**PROBLEM TO WORK ON**:
Pull out each line of the records holding the string "that".
▬▬▬
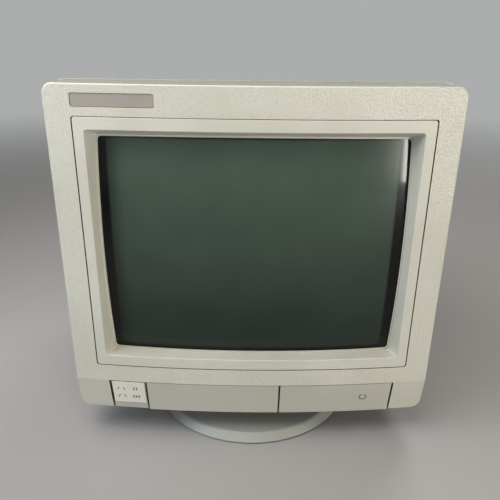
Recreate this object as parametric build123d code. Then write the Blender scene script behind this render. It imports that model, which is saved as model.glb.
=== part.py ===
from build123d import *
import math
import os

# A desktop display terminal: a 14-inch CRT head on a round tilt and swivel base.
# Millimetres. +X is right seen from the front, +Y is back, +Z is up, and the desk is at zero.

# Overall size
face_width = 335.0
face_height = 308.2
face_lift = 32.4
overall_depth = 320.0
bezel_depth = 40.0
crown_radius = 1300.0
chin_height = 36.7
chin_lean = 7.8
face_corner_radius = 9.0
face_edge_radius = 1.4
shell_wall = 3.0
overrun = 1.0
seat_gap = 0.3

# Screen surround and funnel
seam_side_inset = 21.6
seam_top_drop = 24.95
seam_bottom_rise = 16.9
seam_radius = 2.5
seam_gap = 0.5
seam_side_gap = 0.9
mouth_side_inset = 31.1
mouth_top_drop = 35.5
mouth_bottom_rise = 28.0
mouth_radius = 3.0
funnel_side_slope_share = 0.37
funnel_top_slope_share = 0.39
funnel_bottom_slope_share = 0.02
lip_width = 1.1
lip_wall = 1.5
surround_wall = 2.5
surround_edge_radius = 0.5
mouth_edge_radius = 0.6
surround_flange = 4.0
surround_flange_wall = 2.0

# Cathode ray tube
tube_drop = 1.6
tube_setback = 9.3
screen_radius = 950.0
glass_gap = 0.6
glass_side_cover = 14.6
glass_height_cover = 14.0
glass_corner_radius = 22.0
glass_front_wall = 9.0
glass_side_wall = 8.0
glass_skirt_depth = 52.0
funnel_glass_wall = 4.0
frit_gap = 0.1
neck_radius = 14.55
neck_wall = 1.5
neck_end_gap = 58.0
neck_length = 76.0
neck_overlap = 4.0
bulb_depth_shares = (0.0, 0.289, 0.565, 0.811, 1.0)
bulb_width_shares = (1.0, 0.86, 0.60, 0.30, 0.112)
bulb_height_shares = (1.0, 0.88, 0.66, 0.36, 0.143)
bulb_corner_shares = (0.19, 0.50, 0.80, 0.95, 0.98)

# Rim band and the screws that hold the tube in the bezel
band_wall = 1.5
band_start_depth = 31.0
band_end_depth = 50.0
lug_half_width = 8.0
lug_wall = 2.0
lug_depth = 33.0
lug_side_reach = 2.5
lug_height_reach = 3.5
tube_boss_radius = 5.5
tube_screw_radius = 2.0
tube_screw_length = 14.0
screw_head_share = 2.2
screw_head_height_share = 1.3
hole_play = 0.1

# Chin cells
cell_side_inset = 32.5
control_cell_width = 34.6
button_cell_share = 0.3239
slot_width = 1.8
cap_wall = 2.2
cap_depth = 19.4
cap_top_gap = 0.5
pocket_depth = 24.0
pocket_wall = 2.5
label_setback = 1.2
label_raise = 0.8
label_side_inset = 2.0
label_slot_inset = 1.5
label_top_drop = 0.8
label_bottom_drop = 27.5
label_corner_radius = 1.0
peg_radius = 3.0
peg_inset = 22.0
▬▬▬
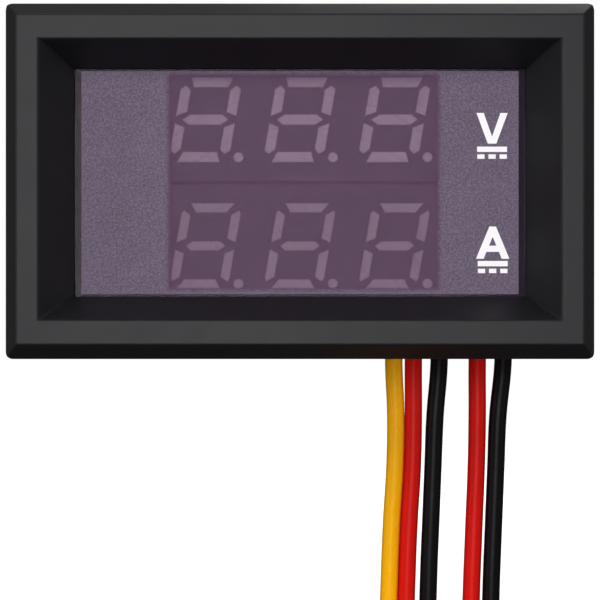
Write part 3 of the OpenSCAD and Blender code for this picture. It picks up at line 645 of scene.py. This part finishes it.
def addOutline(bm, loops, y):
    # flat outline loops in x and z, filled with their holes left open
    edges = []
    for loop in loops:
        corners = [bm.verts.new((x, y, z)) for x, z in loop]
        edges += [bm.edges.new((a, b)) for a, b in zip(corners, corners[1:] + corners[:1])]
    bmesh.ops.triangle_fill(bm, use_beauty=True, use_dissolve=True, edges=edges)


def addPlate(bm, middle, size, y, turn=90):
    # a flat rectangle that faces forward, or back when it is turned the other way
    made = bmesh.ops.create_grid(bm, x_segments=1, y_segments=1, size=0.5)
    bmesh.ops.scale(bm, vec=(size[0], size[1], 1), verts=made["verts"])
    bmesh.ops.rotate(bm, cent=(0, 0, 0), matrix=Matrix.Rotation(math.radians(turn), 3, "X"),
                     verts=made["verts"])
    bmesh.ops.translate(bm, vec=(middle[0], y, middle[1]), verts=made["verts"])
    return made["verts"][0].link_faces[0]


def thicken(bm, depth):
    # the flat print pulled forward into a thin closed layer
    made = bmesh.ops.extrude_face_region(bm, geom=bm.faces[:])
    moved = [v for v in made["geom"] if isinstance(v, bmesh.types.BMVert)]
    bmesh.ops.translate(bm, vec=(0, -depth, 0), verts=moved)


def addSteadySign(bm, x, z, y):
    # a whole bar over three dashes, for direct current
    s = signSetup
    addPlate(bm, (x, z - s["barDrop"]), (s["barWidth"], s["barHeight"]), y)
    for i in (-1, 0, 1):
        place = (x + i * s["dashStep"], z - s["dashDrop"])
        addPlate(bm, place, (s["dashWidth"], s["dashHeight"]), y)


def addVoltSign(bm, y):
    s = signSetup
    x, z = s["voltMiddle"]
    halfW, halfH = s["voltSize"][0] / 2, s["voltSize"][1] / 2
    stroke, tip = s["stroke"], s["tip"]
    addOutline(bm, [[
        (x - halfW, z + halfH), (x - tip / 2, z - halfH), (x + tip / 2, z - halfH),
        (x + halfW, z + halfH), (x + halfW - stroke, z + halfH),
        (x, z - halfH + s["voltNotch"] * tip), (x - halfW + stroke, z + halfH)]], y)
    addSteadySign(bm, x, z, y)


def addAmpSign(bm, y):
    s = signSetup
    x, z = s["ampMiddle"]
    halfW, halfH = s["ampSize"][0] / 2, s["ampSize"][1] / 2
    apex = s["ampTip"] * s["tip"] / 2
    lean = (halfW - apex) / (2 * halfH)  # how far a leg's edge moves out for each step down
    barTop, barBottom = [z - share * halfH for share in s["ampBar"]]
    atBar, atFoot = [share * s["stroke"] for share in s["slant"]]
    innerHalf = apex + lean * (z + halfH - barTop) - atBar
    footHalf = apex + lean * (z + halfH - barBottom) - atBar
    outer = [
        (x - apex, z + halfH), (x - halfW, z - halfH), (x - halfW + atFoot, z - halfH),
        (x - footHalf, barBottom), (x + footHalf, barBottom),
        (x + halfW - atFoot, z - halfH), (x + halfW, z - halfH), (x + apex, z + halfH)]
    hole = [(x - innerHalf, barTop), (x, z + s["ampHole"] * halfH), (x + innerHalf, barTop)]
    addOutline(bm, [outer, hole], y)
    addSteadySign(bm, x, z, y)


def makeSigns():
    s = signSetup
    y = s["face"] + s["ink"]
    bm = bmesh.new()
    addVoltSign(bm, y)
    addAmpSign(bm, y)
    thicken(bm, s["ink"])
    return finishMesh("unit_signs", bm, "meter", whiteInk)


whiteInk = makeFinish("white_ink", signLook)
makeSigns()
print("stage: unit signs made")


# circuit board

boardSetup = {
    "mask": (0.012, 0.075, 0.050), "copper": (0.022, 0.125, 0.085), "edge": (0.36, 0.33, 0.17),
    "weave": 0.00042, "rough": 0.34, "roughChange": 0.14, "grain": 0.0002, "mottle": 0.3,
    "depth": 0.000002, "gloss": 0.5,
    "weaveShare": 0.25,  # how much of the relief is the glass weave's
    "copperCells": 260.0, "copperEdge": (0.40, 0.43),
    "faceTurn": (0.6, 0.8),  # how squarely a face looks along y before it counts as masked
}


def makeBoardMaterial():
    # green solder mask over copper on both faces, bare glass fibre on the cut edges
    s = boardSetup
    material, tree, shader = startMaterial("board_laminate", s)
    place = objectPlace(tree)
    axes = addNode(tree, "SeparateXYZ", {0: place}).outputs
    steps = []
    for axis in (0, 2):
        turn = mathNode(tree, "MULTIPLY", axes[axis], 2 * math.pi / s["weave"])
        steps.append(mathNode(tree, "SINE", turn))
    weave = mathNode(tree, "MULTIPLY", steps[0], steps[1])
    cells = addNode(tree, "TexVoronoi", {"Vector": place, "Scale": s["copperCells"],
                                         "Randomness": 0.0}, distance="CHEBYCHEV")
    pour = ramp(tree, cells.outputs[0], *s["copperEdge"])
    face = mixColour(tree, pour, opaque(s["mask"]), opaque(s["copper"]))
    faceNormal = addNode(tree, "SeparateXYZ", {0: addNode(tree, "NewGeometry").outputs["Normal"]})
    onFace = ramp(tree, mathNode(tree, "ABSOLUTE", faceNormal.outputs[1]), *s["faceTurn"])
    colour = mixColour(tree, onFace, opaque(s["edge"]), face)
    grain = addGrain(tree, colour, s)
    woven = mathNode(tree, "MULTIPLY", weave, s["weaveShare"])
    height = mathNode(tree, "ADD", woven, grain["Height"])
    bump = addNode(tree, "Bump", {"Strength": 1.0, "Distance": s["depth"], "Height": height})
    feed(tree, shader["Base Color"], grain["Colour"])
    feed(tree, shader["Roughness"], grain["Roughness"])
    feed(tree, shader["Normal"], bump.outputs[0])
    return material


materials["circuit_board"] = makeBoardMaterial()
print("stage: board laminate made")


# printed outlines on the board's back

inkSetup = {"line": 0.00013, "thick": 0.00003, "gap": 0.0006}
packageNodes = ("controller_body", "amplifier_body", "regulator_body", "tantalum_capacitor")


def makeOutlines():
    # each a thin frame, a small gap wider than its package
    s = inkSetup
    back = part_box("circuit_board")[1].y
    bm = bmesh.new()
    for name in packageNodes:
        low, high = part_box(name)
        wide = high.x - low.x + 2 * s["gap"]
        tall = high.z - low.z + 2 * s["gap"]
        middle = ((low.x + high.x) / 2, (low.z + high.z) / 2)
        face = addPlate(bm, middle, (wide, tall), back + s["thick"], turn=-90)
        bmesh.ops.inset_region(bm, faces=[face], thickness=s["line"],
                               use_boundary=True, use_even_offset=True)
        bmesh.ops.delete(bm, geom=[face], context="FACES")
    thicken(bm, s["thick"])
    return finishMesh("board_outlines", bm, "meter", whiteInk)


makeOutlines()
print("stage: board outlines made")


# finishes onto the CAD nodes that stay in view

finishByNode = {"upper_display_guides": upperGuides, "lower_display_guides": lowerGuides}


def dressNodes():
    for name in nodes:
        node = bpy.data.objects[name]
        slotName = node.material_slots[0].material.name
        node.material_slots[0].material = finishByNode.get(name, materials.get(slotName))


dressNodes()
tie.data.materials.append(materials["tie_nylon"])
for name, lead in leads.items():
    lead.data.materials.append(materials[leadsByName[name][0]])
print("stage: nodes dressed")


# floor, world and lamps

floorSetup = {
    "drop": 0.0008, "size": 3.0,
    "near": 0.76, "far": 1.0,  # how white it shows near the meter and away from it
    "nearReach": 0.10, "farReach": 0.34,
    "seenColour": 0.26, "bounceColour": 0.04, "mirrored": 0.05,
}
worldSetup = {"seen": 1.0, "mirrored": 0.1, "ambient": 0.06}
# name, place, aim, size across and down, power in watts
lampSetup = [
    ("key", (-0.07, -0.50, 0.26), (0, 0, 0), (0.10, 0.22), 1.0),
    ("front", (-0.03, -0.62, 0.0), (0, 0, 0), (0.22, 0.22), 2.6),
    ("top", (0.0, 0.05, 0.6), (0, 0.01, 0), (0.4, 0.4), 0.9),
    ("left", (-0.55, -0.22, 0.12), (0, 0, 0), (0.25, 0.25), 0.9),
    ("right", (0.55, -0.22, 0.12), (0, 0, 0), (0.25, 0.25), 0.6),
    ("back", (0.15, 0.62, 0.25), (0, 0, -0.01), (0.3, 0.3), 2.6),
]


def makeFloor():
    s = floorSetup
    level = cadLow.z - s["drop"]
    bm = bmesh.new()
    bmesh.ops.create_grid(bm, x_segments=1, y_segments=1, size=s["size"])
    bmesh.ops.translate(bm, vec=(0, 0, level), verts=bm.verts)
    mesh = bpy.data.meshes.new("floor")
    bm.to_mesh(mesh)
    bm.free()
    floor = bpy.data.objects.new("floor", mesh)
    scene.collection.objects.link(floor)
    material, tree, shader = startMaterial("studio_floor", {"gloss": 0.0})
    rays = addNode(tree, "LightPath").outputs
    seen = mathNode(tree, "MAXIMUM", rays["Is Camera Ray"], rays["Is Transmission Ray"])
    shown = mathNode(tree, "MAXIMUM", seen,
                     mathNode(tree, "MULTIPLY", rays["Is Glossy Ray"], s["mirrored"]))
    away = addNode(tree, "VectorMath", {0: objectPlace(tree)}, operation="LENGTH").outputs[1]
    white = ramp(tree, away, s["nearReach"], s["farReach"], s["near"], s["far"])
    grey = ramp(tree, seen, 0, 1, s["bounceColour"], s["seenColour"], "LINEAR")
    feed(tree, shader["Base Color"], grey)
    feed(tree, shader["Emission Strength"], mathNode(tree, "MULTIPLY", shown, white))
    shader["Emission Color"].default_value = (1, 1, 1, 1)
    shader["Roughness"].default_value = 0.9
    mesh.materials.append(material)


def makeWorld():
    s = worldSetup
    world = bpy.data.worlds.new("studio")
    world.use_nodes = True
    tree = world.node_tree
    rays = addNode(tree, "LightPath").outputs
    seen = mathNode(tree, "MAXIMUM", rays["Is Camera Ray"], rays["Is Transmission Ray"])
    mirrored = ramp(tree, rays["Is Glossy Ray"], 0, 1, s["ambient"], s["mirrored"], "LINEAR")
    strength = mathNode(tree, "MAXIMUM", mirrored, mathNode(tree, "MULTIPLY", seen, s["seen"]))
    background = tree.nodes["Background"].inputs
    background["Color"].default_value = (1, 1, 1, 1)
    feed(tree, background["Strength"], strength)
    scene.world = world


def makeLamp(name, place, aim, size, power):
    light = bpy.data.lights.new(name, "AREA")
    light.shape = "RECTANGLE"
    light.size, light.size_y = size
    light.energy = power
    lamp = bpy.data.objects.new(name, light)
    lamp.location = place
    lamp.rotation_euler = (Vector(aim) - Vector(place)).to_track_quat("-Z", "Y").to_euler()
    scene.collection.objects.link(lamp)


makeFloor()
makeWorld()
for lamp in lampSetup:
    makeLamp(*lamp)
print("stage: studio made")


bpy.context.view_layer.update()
▬▬▬
**THE COMPLETED TASK**:
Recreate this object as parametric build123d code. Then write the Blender scene script behind this render. It imports that model, which is saved as model.glb.
# Rim band and the screws that hold the tube in the bezel
    # a flat rectangle that faces forward, or back when it is turned the other way
# finishes onto the CAD nodes that stay in view